Credit Karma calls them “Credit Fumbles.” In fact they liked the term so much they trademarked it. They define it as “phenomenon where young adults, new to credit and many without financial education, make largely avoidable financial mistakes.” They hired a survey company find out just how prevalent Credit Fumbles are. They discovered that of those they surveyed, all aged 31-44 years old, more than two-thirds of them had experienced at least one Credit fumble before they were 30.
The credit fumbles were either overspending on credit cards, missing payments, having an account turned over to collection, or completely defaulting on a loan.
A fumble in football can mean something as serious as a turnover that results in a touchdown for the other team or as insignificant as the loss of a couple of yards. There were lots of turnovers for touchdowns, or at least big yardage gains by the other team. It found that three of four who fumbled their credit had a negative impact on “their quality of life.” The large majority, 69 percent, didn’t know what or understand what a credit score was when they got their first credit card. The result of these miscues was that 61 percent said a credit card company turned them down, 10 percent had an employer refuse to hire them because of bad credit, and 26 percent had to move back home with parents to try to recover their financial health. The study didn’t ask how many were turned down by landlords to rent an apartment, but you can imagine how that went.
How did all this come about? Many “experts” blame the lack of financial education young people receive. Most people receive no financial education in high school and then they are turned loose on the world, or the world is turned loose on them. And they are babes in the woods. But I never received any financial education in high school decades ago, so that is nothing new.
One thing that went on until 2010 was credit card companies swarming on college campuses like piranhas gobbling up the credit of 18-year-olds. “Can you breathe? Good. Got a pen? Sign here.” And as a reward for signing up for a credit card, the credit card companies gave them free t-shirts, gift cards, and magazine subscriptions. Even though the Federal Reserve sort of stopped that practice in 2010, it hasn’t helped those who went to college before the law went into effect, and that would include almost all of the 31-44 year olds who were surveyed for Credit Karma.
Under the new rules credit card companies have to stay at least 1,000 feet away from college campuses, must establish that an applicant can most likely pay the credit card bill, and can’t use the “breathe and sign your name” system for anyone under 21. They have to get a co-signer to get a card. They also can’t give away “tangible items,” such as t-shirts and such. What they can give away are discounts, reward points, and promotional credit terms, plus gift certificates to restaurants. The dirty secret here is that universities made big bucks from the credit card companies for allowing them to set up tables on campus. The colleges still do make big bucks, they just game the system a little.

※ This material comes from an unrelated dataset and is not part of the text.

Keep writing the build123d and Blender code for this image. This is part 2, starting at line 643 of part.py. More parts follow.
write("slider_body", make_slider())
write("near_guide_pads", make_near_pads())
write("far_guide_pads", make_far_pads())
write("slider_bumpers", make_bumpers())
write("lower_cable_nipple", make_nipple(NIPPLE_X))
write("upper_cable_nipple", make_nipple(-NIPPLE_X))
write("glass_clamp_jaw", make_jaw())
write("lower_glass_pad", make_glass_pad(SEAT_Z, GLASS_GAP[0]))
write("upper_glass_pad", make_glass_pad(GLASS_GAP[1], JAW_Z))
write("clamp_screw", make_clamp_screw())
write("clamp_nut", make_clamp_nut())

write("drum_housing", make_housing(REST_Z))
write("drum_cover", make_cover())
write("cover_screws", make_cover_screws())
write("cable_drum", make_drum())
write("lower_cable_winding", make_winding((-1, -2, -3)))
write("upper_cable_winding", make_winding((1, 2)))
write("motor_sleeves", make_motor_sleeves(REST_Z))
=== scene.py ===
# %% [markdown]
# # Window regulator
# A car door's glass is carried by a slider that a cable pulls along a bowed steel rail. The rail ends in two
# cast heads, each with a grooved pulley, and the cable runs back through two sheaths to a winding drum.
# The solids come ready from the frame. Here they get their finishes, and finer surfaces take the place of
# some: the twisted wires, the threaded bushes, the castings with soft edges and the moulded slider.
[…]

Why would credit card companies extend credit to naïve 18-year-olds? They figured mom and dad would bail their kids out. And they did in many cases, but not in all of them, hence the 26 percent moving back home with parents.

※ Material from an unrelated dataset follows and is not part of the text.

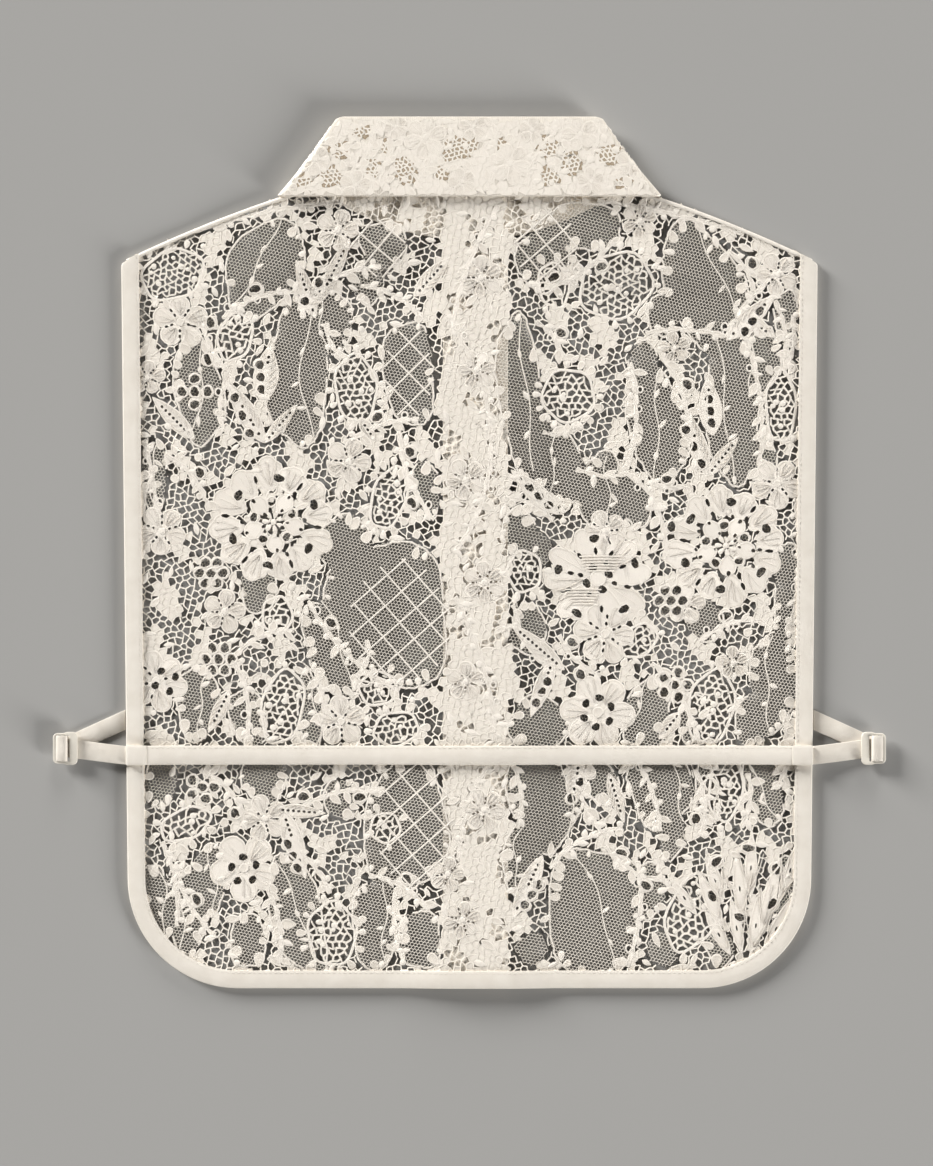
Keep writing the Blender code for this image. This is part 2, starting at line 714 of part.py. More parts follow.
def slider_loops():
    """The left slider's outline and its two slots, as seen from above."""
    out, inner = -SLIDER_OUT, SLIDER_LENGTH - SLIDER_OUT
    middle = (out + inner) / 2
    radius = SLIDER_CORNER
    high = SLIDER_HALF - radius
    outer_high = SLIDER_OUTER_HALF - radius
    upper = (corner_arc(inner - radius, high, radius, 0)
             + [(middle + 1, SLIDER_HALF), (middle - 1, SLIDER_OUTER_HALF)]
             + corner_arc(out + radius, outer_high, radius, 90))
    loops = [upper + [(x, -y) for x, y in reversed(upper)]]
    for start, end in (OUTER_SLOT, INNER_SLOT):
        loops.append([(out + end, SLOT_HALF), (out + start, SLOT_HALF),
                      (out + start, -SLOT_HALF), (out + end, -SLOT_HALF)])
    return [[(x, y + SLIDER_Y) for x, y in loop] for loop in loops]


def add_sliders():
    """The left slider, and the right one as its mirror image."""
    left = flat_prism("slider_left", slider_loops(), SLIDER_Z, SLIDER_Z + SLIDER_THICK)
    right = left.copy()
    right.name = "slider_right"
    right.transform(Matrix.Diagonal((-1.0, 1.0, 1.0, 1.0)))
    right.flip_normals()
    add_piece("slider_left", left, PLASTIC)
    add_piece("slider_right", right, PLASTIC)


def add_button(name, y):
    """A plain button with a raised rim on its face, which points down."""
    radius = BUTTON_RADIUS
    profile = ((0.0, DOUBLE), (radius - 0.6, DOUBLE), (radius, DOUBLE / 2), (radius - 0.4, 0.0),
               (radius - 1.4, 0.0), (radius - 1.9, 0.3), (0.0, 0.3))
    mesh = bpy.data.meshes.new(name)
    verts = [(x * MM, 0.0, z * MM) for x, z in profile]
    mesh.from_pydata(verts, [(i, i + 1) for i in range(len(verts) - 1)], [])
    button = add_piece(name, mesh, PEARL)
    button.location = (PLACKET_X * MM, y * MM, 0.0)
    screw = button.modifiers.new("Turn", "SCREW")
    screw.steps = 16
    screw.render_steps = 16
    screw.use_merge_vertices = True
    screw.merge_threshold = 0.0001


clear_file()
PIECES = add_collection("lace_dickey")
CUTTERS = add_collection("cutters")
add_panels()
add_plackets()
add_bindings()
add_fall()
add_stand()
add_elastic("elastic_left", -1)
add_elastic("elastic_right", 1)
add_sliders()
for index, button_y in enumerate(BUTTON_Y):
    add_button(f"button_{index + 1}", button_y)
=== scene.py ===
# %% [markdown]
# # Lace dickey collar
#
# A dickey is a shirt collar on a bib that is worn under a jumper. This one is guipure
# lace, and lies on its front. The CAD solids give every piece's place and size. This
# script gives each piece its looks: lace with real openings, folded bindings, satin
# elastics and moulded sliders.
#
# All pattern work is done in millimetres, and MM turns it into metres at the end.

import math

import bmesh
import bpy
import numpy as np
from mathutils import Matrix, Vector
from mathutils.bvhtree import BVHTree
from mathutils.geometry import delaunay_2d_cdt


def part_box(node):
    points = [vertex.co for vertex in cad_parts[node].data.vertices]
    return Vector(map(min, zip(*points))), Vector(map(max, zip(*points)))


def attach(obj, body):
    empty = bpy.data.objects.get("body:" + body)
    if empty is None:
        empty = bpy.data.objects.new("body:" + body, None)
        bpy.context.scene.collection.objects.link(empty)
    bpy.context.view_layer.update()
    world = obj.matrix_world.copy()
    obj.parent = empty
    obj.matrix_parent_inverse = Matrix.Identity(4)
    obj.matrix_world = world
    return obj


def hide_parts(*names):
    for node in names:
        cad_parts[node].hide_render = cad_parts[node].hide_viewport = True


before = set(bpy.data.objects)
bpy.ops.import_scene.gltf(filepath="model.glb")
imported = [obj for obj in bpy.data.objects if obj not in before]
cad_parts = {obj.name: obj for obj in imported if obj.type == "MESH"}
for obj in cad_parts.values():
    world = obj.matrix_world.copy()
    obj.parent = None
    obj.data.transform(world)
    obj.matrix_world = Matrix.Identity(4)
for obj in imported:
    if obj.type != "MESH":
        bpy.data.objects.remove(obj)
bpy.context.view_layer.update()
MM = 0.001
print("nodes:", len(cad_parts))

# %% [markdown]
# ## Where the layers lie
#
# Cloth that is laid flat still lies in layers, each on the one below, and the plackets,
# the neck and the collar stand lift the back in gentle ramps. A cloth simulation could
# find those ramps. Functions of x and y are quicker and exact, and they are the ramps
# that the solids have. Their levels come from the solids' boxes.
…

Of course, then there are the student loans. It’s a broken record, but the Federal Reserve reported that 43.3 percent of young families, head of household younger than 40, had education-related debt. And that debt has risen steadily to $33,300 in 2016 from $30,700 in 2013. Some 72 percent of college grads carry some debt. Then there are those who have student loan debt but no diploma, those who had to drop out of college. They are in even more serious financial trouble because their incomes tend to be less than those of college grads.
Even grads aren’t doing as well, though. The Great Recession had a huge impact on wages and wages have not recovered. The Federal Reserve reports that wages have been all but flat since 2000.
It wasn’t that long ago when this situation was rare and individualized. As late as the mid-1980s, for example, in order to get a credit card, someone had to have a job and prove he or she could pay the bill. And college expenses have risen astronomically since the 1980s.
Collegeboard.org reports that annual tuition and fees at a public, four-year college went from $3190 in 1987-88 to $9970 in 2017-18. That far outpaces the rate of inflation which would mean that that same $3190 in 1987 would now be $7007.92 today, an increase of 120 percent. But college tuition and fees rose 213 percent. That doesn’t include housing and food, either.
The credit issues will remain a problem for the foreseeable future. Even with low unemployment, wages have remained flat and the “Credit Fumbles” brought on by a lack critical of thinking ability still haunt people. Of course, financial education would help, but younger people are still babes in the woods.